Sunnites, chiites : quelles différences?
La fracture entre chiisme et sunnisme constitue une des principales clés de lecture des tensions ayant cours au Moyen Orient. Ces deux courants sont issus d’une divergence d’appréciation concernant la succession du prophète Mahomet en 632. Alors les futurs sunnites considèrent que sa succession devrait être assurée par Abou Bakr, ami proche du prophète, les futurs chiites considèrent qu’Ali, le gendre du prophète serait son successeur, en raison notamment de leurs liens de filiation. S’ensuit alors une prise de position : la majorité des musulmans décident de suivre Abou Bakr, premier calife. Il a pour mission de continuer la tâche de Mahomet et gouverne un territoire s’étendant de l’Egypte à l’Arabie. En 634, à sa mort, les califes Omar et Othman lui succèdent et tentent d’asseoir leur légitimité face aux velléités des chiites. Débutent alors les guerres de succession entre ces deux visions de l’Islam, les chiites derrières Ali prônent une version plus rigoureuse de l’Islam et une application stricte du Coran. En 680, la défaite des chiites à Kerbala (Irak) au cours de laquelle Hussein le fils et successeur d’Ali est tué, scelle la fin des guerres de succession.

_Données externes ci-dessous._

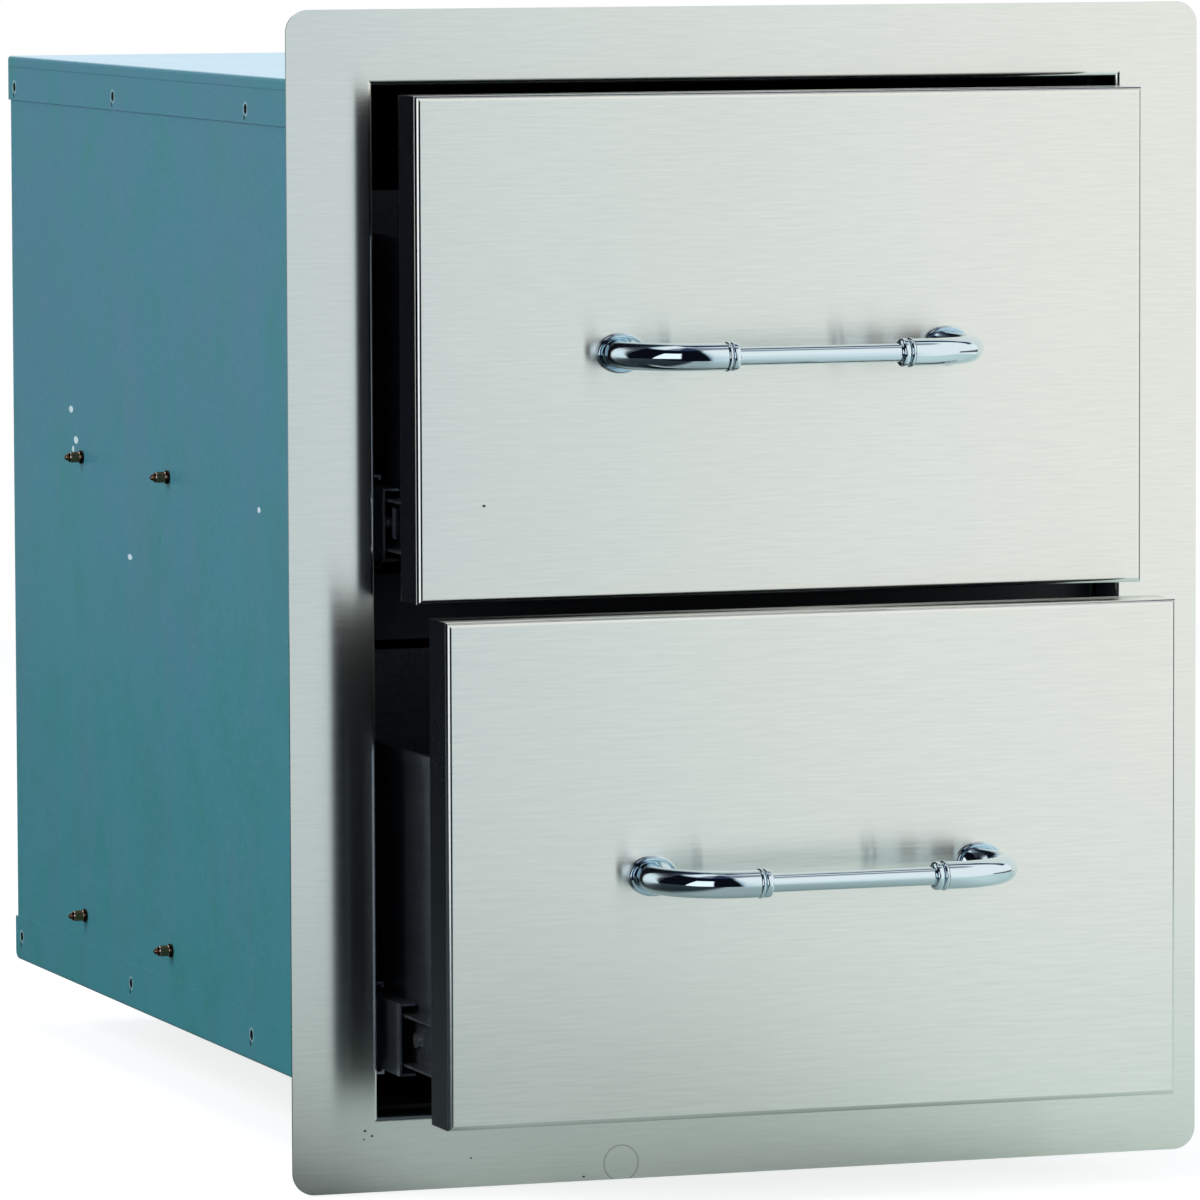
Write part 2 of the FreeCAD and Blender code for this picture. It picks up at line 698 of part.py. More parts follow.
def screw(name, diameter, length, head, head_height):
    """A round-headed screw along +X with the underside of its head at X = 0."""
    shank = primitive("Cylinder", f"{name}_shank", Radius=f"{diameter} / 2",
                      Height=f"{length} + {head_height} / 2")
    cap = primitive("Cylinder", f"{name}_head", Radius=f"{head} / 2", Height=head_height)
    for item, start in ((shank, f"-{head_height} / 2"), (cap, f"-{head_height}")):
        item.Placement = Placement(Vector(), Rotation(Vector(0, 1, 0), 90))
        bind(item, "Placement.Base.x", start)
    solid = joined(f"{name}_solid", [shank, cap])
    return less(name, solid, cross_recess(f"{name}_recess", f"-{head_height}"))


# Screws that hold the drawer members to the drawer box
def slide_screws(drawer, master):
    level = FRONT_BOTTOM[drawer]
    screws = []
    for side, sign in SIDES.items():
        seat = f"{sign} * ({PANEL_IN} - dims.slide_thickness + dims.slide_sheet)"
        for number, spot in enumerate(SCREW_PLACES):
            along = f"dims.slide_setback - {PULLS[drawer]} + {spot}"
            link = copy_of(master, f"{drawer}_{side}_slide_screw_{number}", seat, along,
                           f"{level} + dims.slide_height", turned=sign > 0)
            screws.append(link)
    return group(f"{drawer}_slide_screws", screws)


# Drawer pieces. Each is drawn with the closed front's face at Y = 0 and its bottom edge at Z = 0.
def stand_drawer(item, drawer, across="0", along="0", up="0", turned=False):
    return place(item, across, f"{along} - dims.frame_sheet - {PULLS[drawer]}",
                 f"{up} + {FRONT_BOTTOM[drawer]}", turned)


def drawer_front(drawer):
    label = f"{drawer}_front_pan"
    body = new_body(label)
    outline = sketch_on(body, f"{label}_outline", "XZ_Plane")
    rectangle(outline, "-dims.front_width / 2", "dims.front_width / 2", "0", "dims.front_height")
    block = pad(body, outline, "dims.front_depth", reverse=True)
    rounded = round_edges(body, block, lambda box: near(box.YMin, 0) and near(box.YLength, 0),
                          "dims.front_bend")
    rear = value("dims.front_depth")
    hollow(body, rounded, lambda box: near(box.YMin, rear) and near(box.YLength, 0),
           "dims.front_sheet")
    holes = sketch_on(body, f"{label}_holes", "XZ_Plane")
    for sign in SIDES.values():
        circle(holes, f"{sign} * dims.handle_spacing / 2", HANDLE_Z,
               "dims.handle_screw_diameter + 2 * dims.handle_screw_play")
    punch(body, holes)
    stand_drawer(body, drawer)
    return keep(body, label)


def front_liner(drawer):
    """The sheet that closes the back of the hollow front."""
    label = f"{drawer}_front_liner"
    margin = "(dims.front_sheet + dims.liner_play)"
    sheet = primitive("Box", label, Length=f"dims.front_width - 2 * {margin}",
                      Width="dims.liner_sheet", Height=f"dims.front_height - 2 * {margin}")
    stand_drawer(sheet, drawer, f"{margin} - dims.front_width / 2",
                 f"{FRONT_BACK} - dims.liner_sheet", margin)
    return keep(sheet, label)


def box_tray(drawer):
    """Bottom and both sides of the box, folded from one sheet with hems along the top."""
    label = f"{drawer}_box_tray"
    body = new_body(label)
    sheet = "dims.box_sheet"
    low, top = "dims.box_bottom", "(dims.box_bottom + dims.box_height)"
    inner = f"({BOX_HALF} - {sheet})"
    lapped = f"({BOX_HALF} + {sheet})"
    right = [(BOX_HALF, low), (BOX_HALF, f"{top} - dims.box_hem"), (lapped, f"{top} - dims.box_hem"),
             (lapped, top), (inner, top), (inner, f"{low} + {sheet}")]
    left = [(f"-{across}", up) for across, up in reversed(right)]
    section = sketch_on(body, f"{label}_section", "XZ_Plane", f"-{FRONT_BACK}")
    polygon(section, right + left)
    folded = pad(body, section, "dims.box_depth", reverse=True)
    half, hem, level = value(BOX_HALF), value(lapped), value(low)
    bends = round_edges(
        body, folded, lambda box: box.YLength > 1 and near(abs(box.XMin), half)
        and near(box.ZMin, level) and near(box.ZLength, 0) and near(box.XLength, 0),
        "dims.box_bend")
    crest = value(top)
    round_edges(
        body, bends, lambda box: box.YLength > 1 and near(abs(box.XMin), hem)
        and near(box.ZMin, crest) and near(box.XLength, 0), "dims.box_bend")
    holes = sketch_on(body, f"{label}_holes", "YZ_Plane")
    for spot in SCREW_PLACES:
        circle(holes, f"dims.slide_setback + dims.frame_sheet + {spot}", "dims.slide_height",
               "dims.slide_screw_diameter + 2 * dims.slide_screw_play")
    punch(body, holes)
    stand_drawer(body, drawer)
    return keep(body, label)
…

Concrètement, cette divergence se traduit par une organisation de la religion, et notamment des autorités religieuses. La fonction de l’imam est perçue différemment : il s’agit d’un pasteur nommé ou autoproclamé ayant une fonction de conseil et d’orientation des croyants pour les sunnites, tandis qu’il s’agit un guide tirant son autorité de Dieu chez les chiites. Cela a pour conséquence une organisation différente des relations entre le pouvoir et la religion. Elles sont souvent liées au sein des pays à dominante sunnite et plus indépendantes dans les pays chiites (ayatollahs iraniens).

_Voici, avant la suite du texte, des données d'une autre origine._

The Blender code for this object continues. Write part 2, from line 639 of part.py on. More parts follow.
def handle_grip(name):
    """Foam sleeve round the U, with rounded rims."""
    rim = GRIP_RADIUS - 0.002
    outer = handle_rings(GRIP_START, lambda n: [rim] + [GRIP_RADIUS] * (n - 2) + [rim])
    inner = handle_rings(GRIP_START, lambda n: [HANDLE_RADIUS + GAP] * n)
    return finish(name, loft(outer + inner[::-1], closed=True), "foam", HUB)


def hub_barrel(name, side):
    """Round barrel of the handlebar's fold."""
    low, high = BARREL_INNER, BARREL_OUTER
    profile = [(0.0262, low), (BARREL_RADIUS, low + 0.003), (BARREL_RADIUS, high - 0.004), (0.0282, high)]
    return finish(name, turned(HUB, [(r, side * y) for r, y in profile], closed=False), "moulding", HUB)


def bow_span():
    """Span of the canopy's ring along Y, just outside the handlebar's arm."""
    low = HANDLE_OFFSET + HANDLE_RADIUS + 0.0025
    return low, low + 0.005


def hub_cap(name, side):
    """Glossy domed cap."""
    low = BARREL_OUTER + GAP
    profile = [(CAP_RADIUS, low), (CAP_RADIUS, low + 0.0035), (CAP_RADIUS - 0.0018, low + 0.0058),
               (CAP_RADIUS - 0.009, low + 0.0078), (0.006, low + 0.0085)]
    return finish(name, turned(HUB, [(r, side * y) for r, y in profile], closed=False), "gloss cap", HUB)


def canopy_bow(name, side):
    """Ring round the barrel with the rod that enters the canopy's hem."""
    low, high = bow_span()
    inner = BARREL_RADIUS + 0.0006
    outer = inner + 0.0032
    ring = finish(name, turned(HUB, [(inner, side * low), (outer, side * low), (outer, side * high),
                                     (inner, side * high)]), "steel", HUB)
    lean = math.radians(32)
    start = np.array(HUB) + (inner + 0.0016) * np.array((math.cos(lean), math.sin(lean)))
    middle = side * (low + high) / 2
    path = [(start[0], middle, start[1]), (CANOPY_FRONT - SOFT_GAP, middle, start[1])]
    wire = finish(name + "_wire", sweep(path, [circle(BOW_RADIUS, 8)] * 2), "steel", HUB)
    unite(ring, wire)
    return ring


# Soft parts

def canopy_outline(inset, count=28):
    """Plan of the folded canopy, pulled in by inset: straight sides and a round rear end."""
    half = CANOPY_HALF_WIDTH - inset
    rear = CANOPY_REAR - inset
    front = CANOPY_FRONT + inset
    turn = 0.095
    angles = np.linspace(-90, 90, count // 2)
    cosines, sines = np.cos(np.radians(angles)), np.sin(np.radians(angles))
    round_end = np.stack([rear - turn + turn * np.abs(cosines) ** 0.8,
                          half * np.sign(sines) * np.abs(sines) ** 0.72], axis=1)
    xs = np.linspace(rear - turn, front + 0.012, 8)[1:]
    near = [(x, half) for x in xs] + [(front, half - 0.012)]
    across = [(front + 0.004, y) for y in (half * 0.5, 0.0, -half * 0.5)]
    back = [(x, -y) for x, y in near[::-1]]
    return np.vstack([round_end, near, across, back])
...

Des différences doctrinales d’antan aux conflits régionaux actuels
Si aujourd’hui 85% des musulmans sont sunnites, les chiites sont très présents dans certains pays à l’image de l’Iran, l’Irak, le Bahreïn et l’Azerbaïdjan. Des communautés chiites existent également au Yémen, en Afghanistan, en Arabie Saoudite, au Liban ainsi qu’en Inde et au Pakistan. Moins connus, d’autres courants au sein de l’islam à l’image des kharidjites (Oman, Maghreb), druzes, alaouites (secte chiite présente en Syrie), alévis (Turquie).
L’opposition entre chiites et sunnites, aussi appelé « fitna », si elle est régulièrement mise en avant, est essentiellement liée à des enjeux politiques. L’Iran, puissance chiite, est depuis 1979 – date à laquelle a été renversée la monarchie sunnite par l’ayatollah Khomeini – en conflit avec les dirigeants sunnites considérés comme trop proches des Etats Unis et ainsi vus comme des corrompus. Les pays sunnites voisins, notamment l’Irak de Sadam Hussein et le Bahreïn décident en 1980 d’envahir le pays, plus dans une logique économique du fait de l’importance des ressources pétrolières iraniennes que de l’application d’une vision de l’Islam. Ce conflit qui a fait plus d’un million de mort n’a pas eu d’impact sur les frontières ou l’orientation religieuse du pays. En 2004, le roi Abdallah de Jordanie verbalise également cette divergence entre les courants sunnites et chiites en regroupant l’Iran, le Liban, le Pakistan, l’Irak et la Syrie au sein d’un ensemble qu’il désigne comme le « croissant chiite ». Si des alliances manifestes existent entre ces pays (soutien de l’Iran au Hezbollah) elles sont parfois dépassées selon les enjeux stratégiques (soutien de l’Iran au Hamas sunnite ou de l’Arménie chrétienne face à l’Azerbaïdjan chiite).
Aujourd’hui, l’opposition entre ces deux courants s’exprime essentiellement par les tensions entre l’Iran et l’Arabie Saoudite, et est transposée en Syrie où les alaouites sont au pouvoir. Les puissances sunnites voient ainsi d’un mauvais œil le retour sur la scène internationale de l’Iran dont la puissance économique potentielle modifiera les rapports de pouvoir dans la région. Cela est également exacerbé par la proclamation en 2014 de « l’État islamique » issu d’une vision sunnite radicale développant un discours anti-chiite et anti-alaouite. Ainsi, cette fracture ancienne au sein de l’Islam apparaît comme une tendance de fond, servant au gré des enjeux politiques et géopolitiques à justifier les desseins de chacun, dans un contexte de quête pour les ressources et de lutte pour l’hégémonie régionale.